The terms of the Treaty of Ghent, which ended the War of 1812, required that each signatory power restore all places taken during the hostilities to their former owners. The United States held that Astoria was such a place and, furthermore, that it had claims to the Oregon country because Robert Gray had discovered its principal river, Lewis and Clark had explored it, and Astor had settled it. The British returned Astoria to American possession. In 1818 both nations signed a treaty of joint occupation, agreeing that for a period of ten years, their subjects and citizens could freely occupy the territory for purposes of trade. This joint occupation agreement was renewed in 1827 for an indefinite length of time and remained in effect until 1846. At that time the term “Oregon country” referred to a vast area extending from the Continental Divide to the Pacific Ocean and from the present border between California and Oregon to Russian Alaska.

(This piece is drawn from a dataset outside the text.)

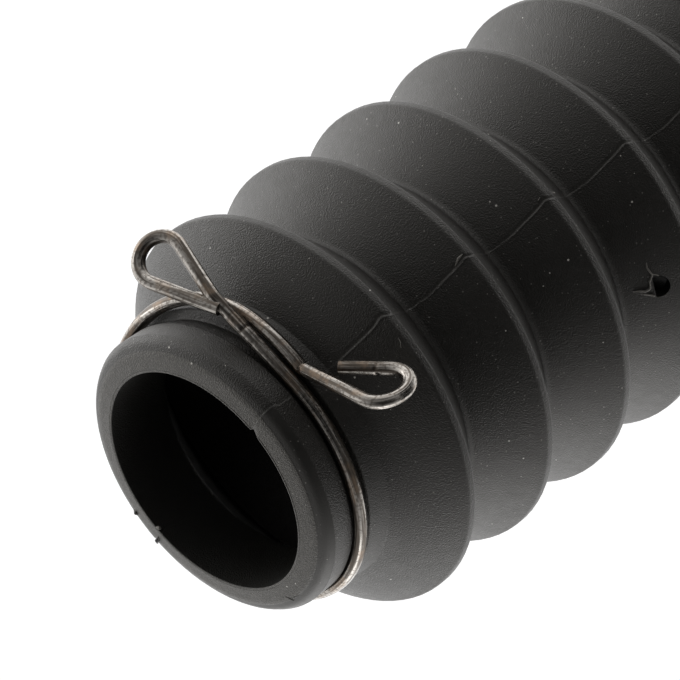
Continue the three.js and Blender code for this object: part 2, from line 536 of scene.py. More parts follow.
@dataclass
class BellowsBoot:
    """The moulded rubber boot."""

    neck: NeckSizes = field(default_factory=NeckSizes)
    folds: FoldSizes = field(default_factory=FoldSizes)
    cuff: CuffSizes = field(default_factory=CuffSizes)
    drain: DrainHole = field(default_factory=DrainHole)
    parting: PartingLine = field(default_factory=PartingLine)
    points_around: int = 160
    seam_crowding: float = 0.875

    @property
    def first_crest(self) -> float:
        """The depth of the first crest."""
        return self.neck.shoulder_end + self.folds.first_flank

    @property
    def last_crest(self) -> float:
        """The depth of the last crest."""
        return self.first_crest + (self.folds.count - 1) * self.folds.pitch

    @property
    def cuff_start(self) -> float:
        """The depth at which the last back flank meets the cuff."""
        outside = self.cuff.bore / 2 + self.cuff.wall
        return self.last_crest + self.folds.land / 2 + (self.folds.crest - outside) / self.folds.slope

    @property
    def length(self) -> float:
        """The whole length, from the clamped end's face to the wide end's."""
        return self.cuff_start + self.cuff.length

    def neck_outside(self) -> list[Vector]:
        """The outline from the bore's edge over the lip and the groove to the first crest.

        Returns:
            The outline's points.
        """
        neck, folds = self.neck, self.folds
        bead = neck.bore / 2 + neck.bead_width
        lip = neck.groove_radius + neck.lip_proud
        groove_end = neck.lip_length + neck.groove_width
        return rounded([
            Corner(neck.bore / 2, neck.bore_length / 2),
            Corner(neck.bore / 2, 0, 0.1, 2),
            Corner(bead, 0, 0.08, 2),
            Corner(bead + neck.bead_gap / 2, neck.bead_depth, 0.05, 1),
            Corner(bead + neck.bead_gap, 0.05, 0.08, 2),
            Corner(*neck.mouth_turn, 4, 5),
            Corner(*neck.lip_brow, 2, 4),
            Corner(lip + 0.1, neck.lip_lead, 0.5, 4),
            Corner(lip, neck.lip_length, 0.25, 3),
            Corner(neck.groove_radius, neck.lip_length + neck.lip_proud / 2, 0.2, 2),
            Corner(neck.groove_radius, groove_end, 0.2, 2),
            Corner(neck.groove_radius + neck.shoulder_root_rise, groove_end + neck.shoulder_root, 0.3, 3),
            Corner(neck.groove_radius + neck.shoulder_rise, neck.shoulder_end, 0.3, 3),
            Corner(folds.crest, self.first_crest - folds.land / 2, folds.front_round, 7),
            Corner(folds.crest, self.first_crest),
        ], support=0.15, longest=0.6)

    def fold_outside(self) -> list[Vector]:
        """The outline from the first crest through one valley to the next crest.

        Returns:
            The outline's points.
        """
        folds = self.folds
        crest = self.first_crest
        return rounded([
            Corner(folds.crest, crest),
            Corner(folds.crest, crest + folds.land / 2, folds.back_round, 3),
            Corner(folds.valley, crest + folds.back_flank, folds.valley_round, 5),
            Corner(folds.crest, crest + folds.pitch - folds.land / 2, folds.front_round, 7),
            Corner(folds.crest, crest + folds.pitch),
        ], longest=1.2)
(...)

In spite of its restoration to the United States, Astoria, renamed Fort George, remained in the hands of the North West Company. In 1821 this company was consolidated with its rival, the Hudson’s Bay Company. Three years later, John McLoughlin, the company’s chief factor, or chief regional administrator, took charge of the Oregon country and governed the company’s Columbia District. Because the British assumed that the Americans had a stronger claim for the lands south of the Columbia River, Fort George was abandoned and a new depot, Fort Vancouver, was built on the northern bank of the river about 160 km (100 mi) inland. This depot served as an administrative capital for a tremendous trapping and trading enterprise. Hudson’s Bay trappers explored southern Oregon as well as northern California, Nevada, and Utah in search of furs.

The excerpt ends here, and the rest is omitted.